So off I went, on the road at 5am and arriving back in Florence a little before 7am.  I was to meet the tour guide at 8am, so had a quick breakfast consisting of espresso and an Italian pastry (that’s the customary breakfast) and then met up my guide.  We were a group of just under 15 and our guide was not only well-versed in Italian art history, but she was also a native Forentine.

David is obviously the big draw and also the main reason I wanted to see this well-known work of art.  All of the photos were taken with my 16-55mm f/2.8 lens.  There’s no flash photography allowed at all in the museum, so I had to rely on the IBIS of the X-H1 to help keep things steady.

Here’s a shot of the statute itself.  I find it so amazing that Michelangelo was able to envision this statue in a large mound of rock.  Even more amazing is the depiction of the muscles.

Probably most interesting of all, and the blog’s title mentions it, is that David’s pupils are actually hearts.  I did a double-take when I heard our guide say that and had to try to verify it myself.  My 16-55mm f/2.8 lens is the equivalent of a 24-70mm lens if used on a full frame, so I didn’t have the reach, but would at least have the sharpness, so I snapped what photos I could before moving on in the museum.

What follows are a succession of cropped images, moving in closer and closer until…

Voila!
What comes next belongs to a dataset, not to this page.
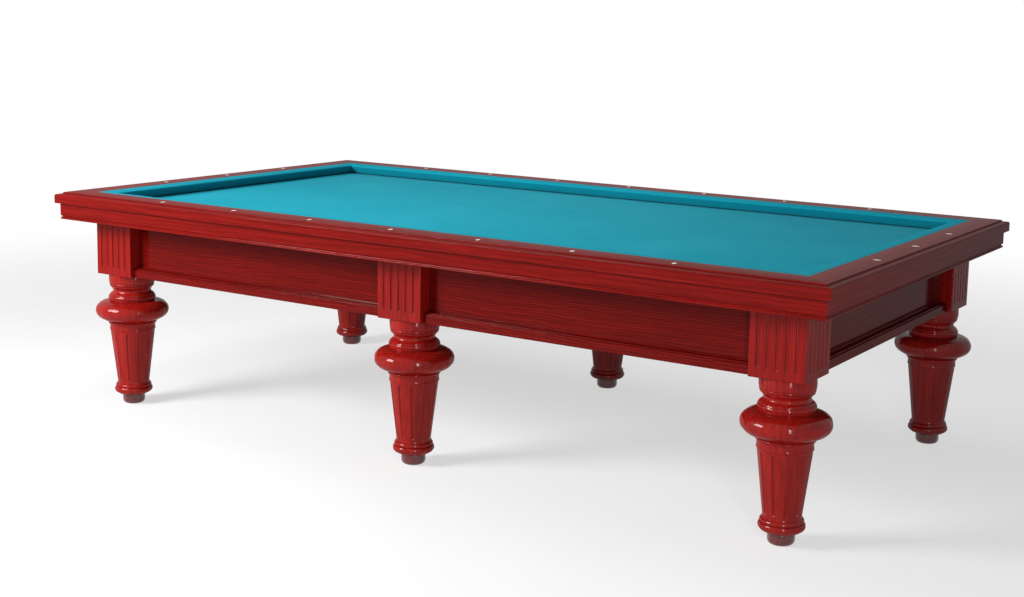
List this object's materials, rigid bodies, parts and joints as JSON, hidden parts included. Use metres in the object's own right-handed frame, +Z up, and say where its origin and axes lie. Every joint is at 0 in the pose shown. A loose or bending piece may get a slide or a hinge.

There really are hearts carved into David’s eyes!

I couldn’t tell how big the hearts were, but it doesn’t matter.  The level of detail that Michelangelo instilled into this sculpture is amazing.  He was a true visionary, able to see it in his mind’s eye before creating it in the physical world.  That’s true talent.

I’ll leave you with one more shot.

Most people just focus on the statue itself, but there’s so many other elements surrounding it, such as the skylight above.  The lines complement the statue.  A piece of art from the olden days set amongst the architecture of the modern.

Tuscany 2018 - Day Three

After a whirlwind two days at the workshop, day three proved to be even more fruitful! I’d been learning a lot, perhaps too much for my brain to process, at least at the time. Days One and Two kicked off at 9am and ended close to 7pm, so lots of shooting.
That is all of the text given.